Kination and the Inert Doublet Model
Geneviève Bélanger, Nicolás Bernal, Andreas Goudelis, Alexander Pukhov
TL;DR
This work shows that the inert doublet model, which standard cosmology deems underabundant in the 120–500 GeV DM-mass window, can yield the correct relic density if freeze-out occurs during a stiff era with $w>1/3$ such as kination. By analyzing standard radiation domination and non-standard histories, the authors identify a re-opened 225–550 GeV window for $m_{H^0}$ that depends on the reheating temperature $T_{rh}$ and the equation-of-state parameter $w$, with $w=1$ allowing $T_{rh}$ between ~100 MeV and ~100 GeV for viable relic abundance. The study uses micrOMEGAs to solve the Boltzmann equations with evolving background and imposes direct and indirect constraints, showing compatibility for small Higgs-portal coupling lambda_L and small mass splittings Delta m.

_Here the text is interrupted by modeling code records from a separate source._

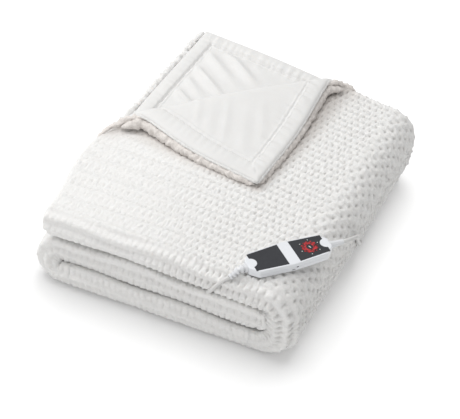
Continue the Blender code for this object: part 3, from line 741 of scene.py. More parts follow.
def slab(name, ps, qs, outer, inner, every, surface, facts):
    """A closed piece of cloth: a fine outer face, a coarser inner one, and a rim between them.

    outer holds the outer face's points and inner works out the inner face's from (p, q).  The inner
    face has one line for every so many of the outer one.  facts are values kept with the points.
    """
    rows, cols = len(ps), len(qs)
    keep_p = np.unique(np.append(np.arange(0, rows, every), rows - 1))
    keep_q = np.unique(np.append(np.arange(0, cols, every), cols - 1))
    low_p, low_q = grid_of(ps[keep_p], qs[keep_q])
    points = np.concatenate((outer.reshape(-1, 3), inner(low_p, low_q).reshape(-1, 3)))
    first, wide = rows * cols, len(keep_q)
    faces = grid_quads(rows, cols)[:, ::-1].tolist()  # the folds mirror the cloth
    faces += grid_quads(len(keep_p), wide, first).tolist()
    for along_p in (True, False):
        kept, ends = (keep_p, (cols, wide)) if along_p else (keep_q, (rows, len(keep_p)))
        for far in (False, True):
            edge, under_edge = (ends[0] - 1, ends[1] - 1) if far else (0, 0)
            for k in range(len(kept) - 1):
                span = np.arange(kept[k], kept[k + 1] + 1)
                upper = span * cols + edge if along_p else edge * cols + span
                under = np.array((k + 1, k))
                under = under * wide + under_edge if along_p else under_edge * wide + under
                face = [*upper.tolist(), *(first + under).tolist()]
                faces.append(face if along_p != far else face[::-1])
    mesh = bpy.data.meshes.new(name)
    mesh.from_pydata(points.tolist(), [], faces)
    mesh.shade_smooth()
    keep_fact(mesh, "cloth", np.concatenate((on_cloth(*grid_of(ps, qs)), on_cloth(low_p, low_q))))
    for fact, values in facts.items():
        keep_fact(mesh, fact, np.concatenate((values.ravel(), np.zeros(low_p.size))))
    mesh.materials.append(surface)
    thing = bpy.data.objects.new(name, mesh)
    scene.collection.objects.link(thing)
    return thing


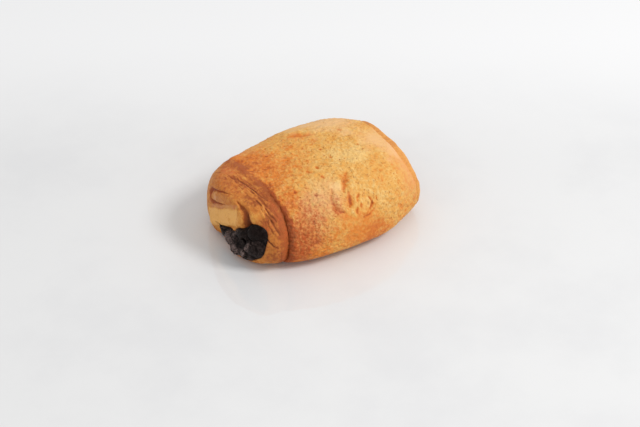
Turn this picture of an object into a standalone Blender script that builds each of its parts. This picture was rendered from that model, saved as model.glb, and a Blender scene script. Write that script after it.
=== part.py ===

The findings underscore the importance of early-Universe cosmology in DM phenomenology and motivate future probes such as CMB, gravitational waves, and next-generation DM experiments to test such non-standard histories.
Abstract
The inert doublet model is a two-Higgs-doublet extension of the standard model that provides a minimal and versatile framework for frozen-out dark matter. Assuming standard cosmology, if the dark matter mass ranges between approximately 120 GeV and 500 GeV then it turns out to be underabundant, as gauge interactions render its annihilation too efficient. In this work, we show that this mass window becomes allowed in cosmological scenarios where dark matter freeze-out occurs during a period with a stiff equation of state, $w > 1/3$, such as kination. This predictive setup satisfies all current experimental constraints while remaining within the reach of upcoming detection efforts.